Die Lehrer erklärten den anwesenden Politikerinnen und Politikern, dass Bildung mehr als pragmatische Wissensanhäufung sei und anregendes Zweifeln zu jeder guten gymnasialen Bildung gehöre. Gerade in einer orientierungslosen und ökonomisierten Gesellschaft müsse man sich das leisten – auch im Sinne einer Orientierung gebenden, verantwortungsbewussten Elite, die dank gymnasialer Bildung heranreifen sollte.
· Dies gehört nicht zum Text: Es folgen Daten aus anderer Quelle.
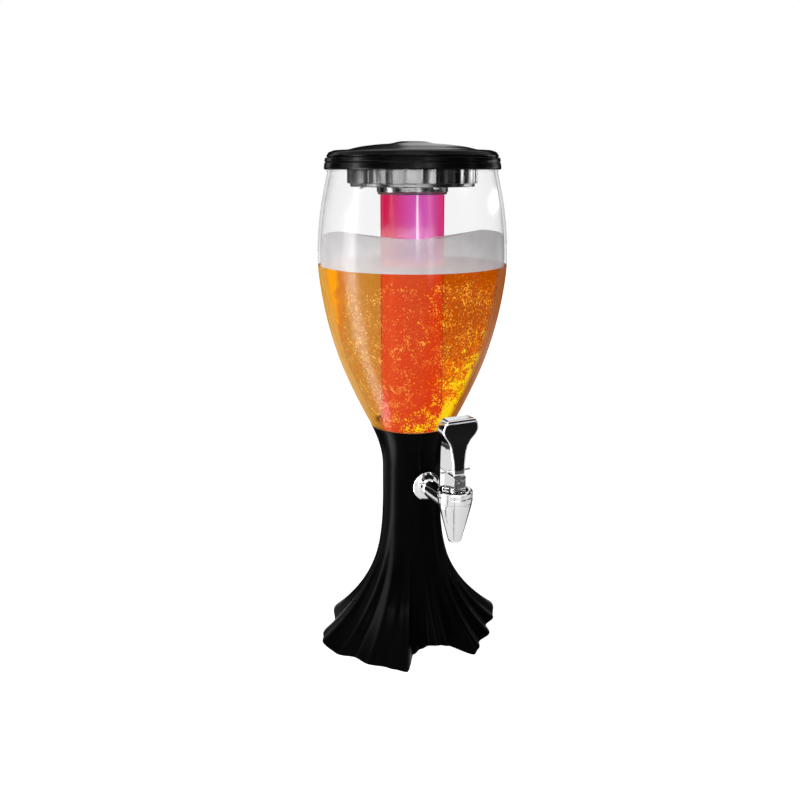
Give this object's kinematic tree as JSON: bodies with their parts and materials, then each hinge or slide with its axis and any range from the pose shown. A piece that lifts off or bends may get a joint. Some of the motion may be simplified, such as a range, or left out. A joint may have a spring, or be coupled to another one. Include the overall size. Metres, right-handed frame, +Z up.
{
  "type": "beer tower dispenser",
  "caption": "Table-top drink tower: clear tapered bowl with a lit ice tube hung from a domed black lid, on a draped black base with a chrome lever tap.",
  "frame": {"origin": "middle of the bounding box's footprint, on the counter under the tower", "axes": "+Z up, -Y towards the user, where the tap points, +X to the user's right as they face the tap"},
  "size_m": [0.1968, 0.1986, 0.4898],
  "materials": {
    "black_gloss_plastic": "gloss black",
    "clear_plastic": "clear",
    "chrome_plating": "polished",
    "plated_steel": "plated",
    "black_rubber": "matte",
    "white_silicone": "satin",
    "green_board": "solder mask",
    "light_emitting_diode": "clear tinted",
    "battery_sleeve": "plain sleeve",
    "satin_black_plastic": "satin black"
  },
  "bodies": {
    "tower": {"base_shell": "black_gloss_plastic", "vessel": "clear_plastic", "tap_flange": "chrome_plating", "tap_washer": "black_rubber", "tap_gasket": "white_silicone", "tap_nut": "plated_steel", "tap_body": "chrome_plating", "collar_nut": "chrome_plating", "bonnet": "chrome_plating", "light_housing": "black_gloss_plastic", "light_lens": "clear_plastic", "circuit_board": "green_board", "led_1": "light_emitting_diode", "led_2": "light_emitting_diode", "led_3": "light_emitting_diode", "led_4": "light_emitting_diode", "battery_1": "battery_sleeve", "battery_2": "battery_sleeve", "battery_3": "battery_sleeve", "upper_contact": "plated_steel", "housing_screw_1": "plated_steel", "housing_screw_2": "plated_steel", "housing_screw_3": "plated_steel"},
    "lid": {"lid_cover": "black_gloss_plastic", "lid_seal": "black_rubber", "tube_holder": "black_gloss_plastic", "tube_cap": "black_gloss_plastic", "holder_screw_1": "plated_steel", "holder_screw_2": "plated_steel", "holder_screw_3": "plated_steel"},
    "tube": {"ice_tube": "clear_plastic", "tube_seal": "white_silicone"},
    "plunger": {"plunger": "plated_steel", "plunger_seal": "white_silicone", "lever_pin": "plated_steel"},
    "lever": {"lever": "chrome_plating", "lever_insert": "satin_black_plastic"},
    "cover": {"battery_cover": "black_gloss_plastic", "lower_contact": "plated_steel"},
    "button": {"switch_button": "black_rubber"}
  },
  "joints": [
    {"name": "lid_lift", "type": "slide", "parent": "tower", "child": "lid", "axis": [0, 0, 1], "range_m": [0, 0.28]},
    {"name": "tube_twist", "type": "hinge", "parent": "lid", "child": "tube", "pos_m": [0, 0.00774, 0.4433], "axis": [0, 0, 1], "range_deg": [0, 30]},
    {"name": "plunger_lift", "type": "slide", "parent": "tower", "child": "plunger", "axis": [0, 0, 1], "range_m": [0, 0.0035]},
    {"name": "lever_tilt", "type": "hinge", "parent": "plunger", "child": "lever", "pos_m": [0, -0.08326, 0.1965], "axis": [1, 0, 0], "range_deg": [0, 30], "stiffness_Nm_per_rad": 0.5, "springref_deg": -5.73},
    {"name": "cover_twist", "type": "hinge", "parent": "tower", "child": "cover", "pos_m": [0, 0.00774, 0.0541], "axis": [0, 0, 1], "range_deg": [0, 35]},
    {"name": "switch_press", "type": "slide", "parent": "cover", "child": "button", "axis": [0, 0, 1], "range_m": [0, 0.0012], "stiffness_N_per_m": 300, "springref_m": -0.0005}
  ],
  "couplings": [
    {"joint": "plunger_lift", "follows": "lever_tilt", "m_per_rad": 0.00668}
  ]
}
Das Bekenntnis zur gymnasialen Bildungselite und gegen eine Kultur der Mittelmässigkeit (Massengymnasium) wurde kaum in Frage gestellt. Nicht alle müssten ans Gymnasium, hiess es, aber die intellektuell Neugierigen dürfe man nicht abschrecken. «Sportlich und musisch Begabte werden gefördert», sagte Mathias Gabathuler, «aber auch intellektuell Begabte verdienen Förderung.»

Keine Hochschulreife?

Einzelne Politiker zweifelten dann aber an der Hochschulreife der Gymnasiasten, wenn Universitäten später die (verpasste) Selektion vornehmen müssten. Hans Peter Dreyer, Präsident des Vereins Schweizerischer Gymnasiallehrerinnen und Gymnasiallehrer (VSG), zweifelt nicht an der Hochschulreife der Abgänger. Zwei wesentliche Dinge müssten Gymnasiasten beim Abschluss können: wissenschaftlich arbeiten, also kausallogisch analysieren, und mit der hiesigen Kultur und ihrer Geschichte vertraut sein. Beide Punkte würden nach wie vor erfüllt, ist Paul Eigenmann, Vizepräsident des KMV, überzeugt. «Aber das Gymnasium ist kein Dampfkochtopf», sagte er, Bildung entziehe sich per definitionem einer zu starken Ökonomisierung und komme oft erst Jahre später voll zum Tragen.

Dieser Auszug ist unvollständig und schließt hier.